Aún tenemos que asegurarnos que en el continente de Europa se cumplan los simples y honrados propósitos con que entramos en la guerra; que no -los barran a un lado o dejen de tenerlos en cuenta en los meses que seguirán al éxito y que las palabras “libertad, democracia y liberación” no sean tergiversadas del verdadero significado en que las hemos entendido. De poco valdría castigar a los hiltleristas por sus crímenes, si no imperaran después la ley de la justicia y si gobiernos totalitarios o policiales hubieran de ocupar el sitio de los invasores alemanes. Nada buscamos para nosotros. Pero tenemos que asegurarnos de que las causas por las que luchamos son reconocidas, al llegar la paz, mediante los hechos y no sólo de palabra; y, sobre todo, debemos trabajar por que la Organización Mundial que están creando las Naciones Unidas en San Francisco no se convierta en nombre hueco ni sea escudo para los fuertes y escarnio para los débiles. Son los vencedores los que deben hurgarse el corazón en las horas de esplendor y ser dignos por su nobleza de las inmensas fuerzas que manejan.

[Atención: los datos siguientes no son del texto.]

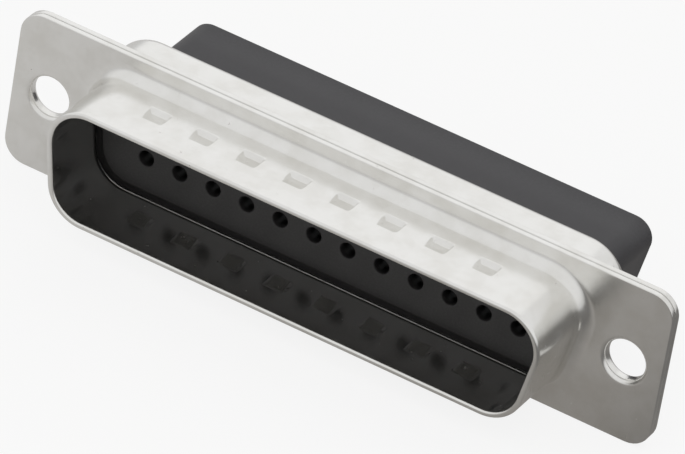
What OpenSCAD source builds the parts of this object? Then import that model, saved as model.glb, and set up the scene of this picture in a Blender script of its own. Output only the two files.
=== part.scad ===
// D-sub plug, 25 way, crimp housing: two drawn steel shells clinched together round a
// moulded insulator in two halves. +X is to the right seen from the mating side, the nose
// points along -Y and the wide row is at the top. The origin is midway between the two
// mounting holes, on the front face of the flange.

/* [Flange] */
// Length of both flanges
flange_w = 53.04; // [52:0.01:66]
// Height of both flanges
flange_h = 12.55; // [12:0.01:16]
// Corner radius of the flanges
flange_corner = 1.8; // [0.5:0.1:3]
// Thickness of the steel sheet of both shells
sheet = 0.45; // [0.3:0.01:0.6]

/* [Mounting holes] */
// Distance between the two mounting holes
hole_spacing = 47.04; // [46.8:0.01:48]
// Clear diameter of a mounting hole
hole_d = 3.12; // [2.6:0.01:3.3]
// Radius of the smooth lip that leads into a hole
lip_r = 0.4; // [0.2:0.01:0.44]
// Wall of the collar that runs back from the lip
collar_wall = 0.42; // [0.3:0.01:0.5]
// Diameter of the collar's clinched end
clinch_d = 4.7; // [4.4:0.01:4.8]
// Thickness of the clinched end
clinch_t = 0.22; // [0.15:0.01:0.6]
// Radius by which the collar flares out towards that end
flare_r = 0.5; // [0.1:0.01:0.6]

/* [Nose] */
// Inside width of the nose at its widest
nose_w = 38.96; // [37:0.01:40]
// Inside height of the nose
nose_h = 8.36; // [8.2:0.01:9.4]
// Inside corner radius of the nose
nose_corner = 2.6; // [2.2:0.1:3.2]
// Slope of the two short sides, from upright
lean = 10; // [0:1:14]
// Reach of the nose in front of the flange
nose_depth = 6.35; // [5:0.01:8]
// Radius of the fillet at the foot of the nose
nose_foot = 1.0; // [0.3:0.05:1.2]
// Rounding of both edges of the rim
rim_r = 0.2; // [0.05:0.01:0.22]

/* [Earthing dimples] */
// Dimples on each long side of the nose
dimple_count = 8; // [1:1:9]
// Distance from one dimple to the next
dimple_pitch = 3.826; // [2.4:0.001:4.2]
// Width of a dimple
dimple_w = 1.6; // [1:0.1:2]
// Length of a dimple, from its deep end to where it fades out
dimple_run = 1.55; // [1:0.05:2.2]
// Depth of a dimple at its deep end
dimple_depth = 0.32; // [0.1:0.01:0.4]
// Length of the steep face at the deep end
dimple_steep = 0.2; // [0.1:0.01:0.4]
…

No olvidemos nunca que más allá de todo acecha el Japón, hostigado y tambaleante, pero todavía pueblo de cien millones para cuyos guerreros la muerte encierra pocos terrores. No puedo decirles esta noche cuánto tiempo ni qué esfuerzos se necesitarán para obligar a los japoneses a pedir perdón de su odiosa traición y crueldad. Nosotros como China, tanto tiempo impávida, hemos sufrido horribles daños de ellos, y estamos ligados por los lazos de honor y la lealtad fraternal con los Estados Unidos a librar esa gran guerra en el otro extremo del mundo y a su lado sin cejar ni titubear.

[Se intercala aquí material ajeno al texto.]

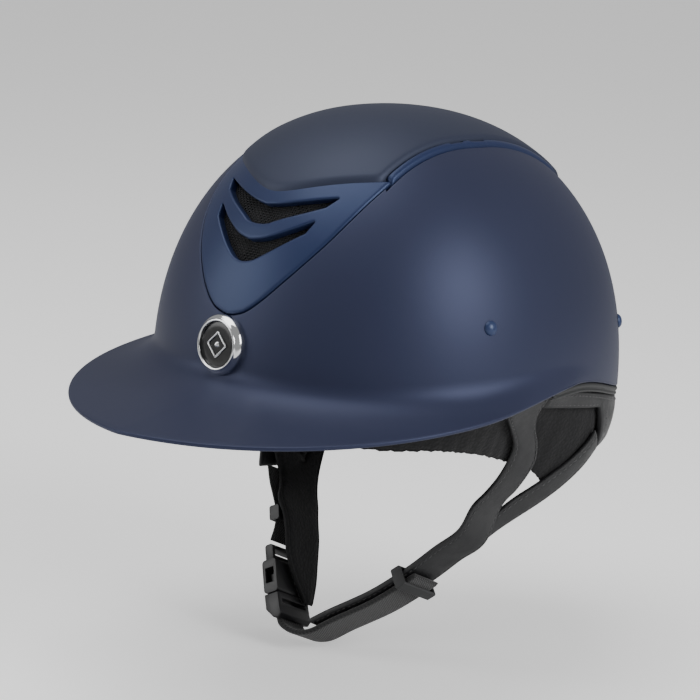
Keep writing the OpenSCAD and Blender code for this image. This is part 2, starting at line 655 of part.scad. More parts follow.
module latch_arm(side) {
  color("#232427") on_buckle() translate([arm_root, 0, side * 6]) mirror([0, 0, side < 0 ? 1 : 0])
    rotate([90, 0, 0]) linear_extrude(3.6, center = true)
      polygon([[-0.4, -1.6], [-0.4, 1.2], [-5, 1.6], [-6.2, 3.4], [-11.4, 3.4], [-arm_len, 1.2],
        [-arm_len, -0.4], [-11, -0.8]]);
}
module front_latch_arm() { latch_arm(1); }
module rear_latch_arm() { latch_arm(-1); }

// Webbing from the right Y down to the socket's bar
right_path = [[-67, 3], [-62, -5], [-55.5, -13], [-50.4, -20], [-48.4, -27], [-48.2, -34.5]];
module right_webbing() {
  color("#141517") on_chin() band(right_path, web_t, web_w);
}
module web_slider() {
  color("#1d1e20") on_chin() translate([-50.3, -20.2, 0]) rotate([0, 0, -64]) difference() {
    rounded_block(8, 6.2, web_w + 4, 1.2);
    cube([12, web_t + 2.2, web_w + 0.6], center = true);
  }
}
// The soft lining of the right straps: two arms under the skirt that join below the ear's hole, and a
// tongue between the buckle and the face. Each entry across it runs from the front edge to the rear edge.
flap_t = 2.4;
flap_top = [[88, -25], [94, -28.5], [98.5, -38], [102, -50], [108, -56.5], [112, -50], [115.5, -42.5], [122, -38],
  [128, -32]];
flap_middle = [[86.5, -56], [112, -61]];
flap_path = [[-50, -11.5], [-44.4, -19], [-40, -27], [-35.6, -38], [-31, -49], [-26.6, -60]];
flap_front = [13, 11.5, 10.5, 9, 3, -6];
flap_rear = [-20, -17.5, -17, -16.5, -15.5, -13];
function on_chin_at(u, v, n) = let(a = 90 - chin_lean)
  [u, jaw_at[1] + v * cos(a) - n * sin(a), jaw_at[2] + v * sin(a) + n * cos(a)];
function flap_point(k, in) = let(
    n = len(flap_top) - 1, top = flap_top[k],
    middle = mix(flap_middle[0], flap_middle[1], k / n),
    shift = [cos(30), sin(30)] * (in ? flap_t / 2 : -flap_t / 2),
    deep = strap_t + skirt_gap + (in ? flap_t : 0))
  concat([skin(-top[0], top[1], deep + 0.4)], [skin(-middle[0], middle[1], deep + 2.5)],
    [for (i = [0:len(flap_path) - 1]) let(c = flap_path[i] + shift)
      on_chin_at(c[0], c[1], mix(flap_front[i], flap_rear[i], k / n))]);
module right_strap_pad() {
  function side(in) = [for (k = [0:len(flap_top) - 1]) through(flap_point(k, in), 2)];
  color("#18191b") one_mesh() sheet(side(true), side(false));
}

// The chin strap: a padded cover on the inside and webbing on the outside
cover_path = [[68.5, -3], [57.6, -14.5], [44.9, -28.4], [27.3, -44.6], [5.2, -60.2], [-5, -68]];
module chin_strap_cover() {
  color("#2d2e31") on_chin() band(cover_path, strap_t + 0.4, chin_w);
}
web_path = [[50.1, -29.6], [30.1, -48], [7.8, -63.8], [-2.3, -71.5], [-8.5, -74.3], [-15, -75.3],
  [-20.5, -74.6], [-24.8, -72.9]];
chin_web_t = 2 * web_t;   // the webbing is doubled back on itself
module chin_webbing() {
  color("#141517") on_chin() band(web_path, chin_web_t, web_w);
}
module strap_keeper() {
  color("#202124") on_chin() translate([42.8, -33.5, 0]) rotate([0, 0, 42.6]) difference() {
    rounded_block(6, 11, chin_w + 3.4, 1);
    cube([12, 8.6, chin_w + 1], center = true);
  }
}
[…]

Recordemos que Australia y Nueva Zelandia y Canadá estuvieron y están directamente amenazadas por esa potencia del mal. Vinieron a ayudarnos en nuestra hora sombría y no debemos dejar sin concluir ninguna tarea que concierna a su seguridad y su futuro. Les he dicho cosas duras al comenzar estos últimos cinco años; ustedes no se amilanaron y yo sería indigno de su confianza y generosidad si no siguiera clamando: ¡Adelante, sin vacilar, sin titubear, indomables, hasta que toda la tarea esté concluida y todo el mundo seguro y limpio!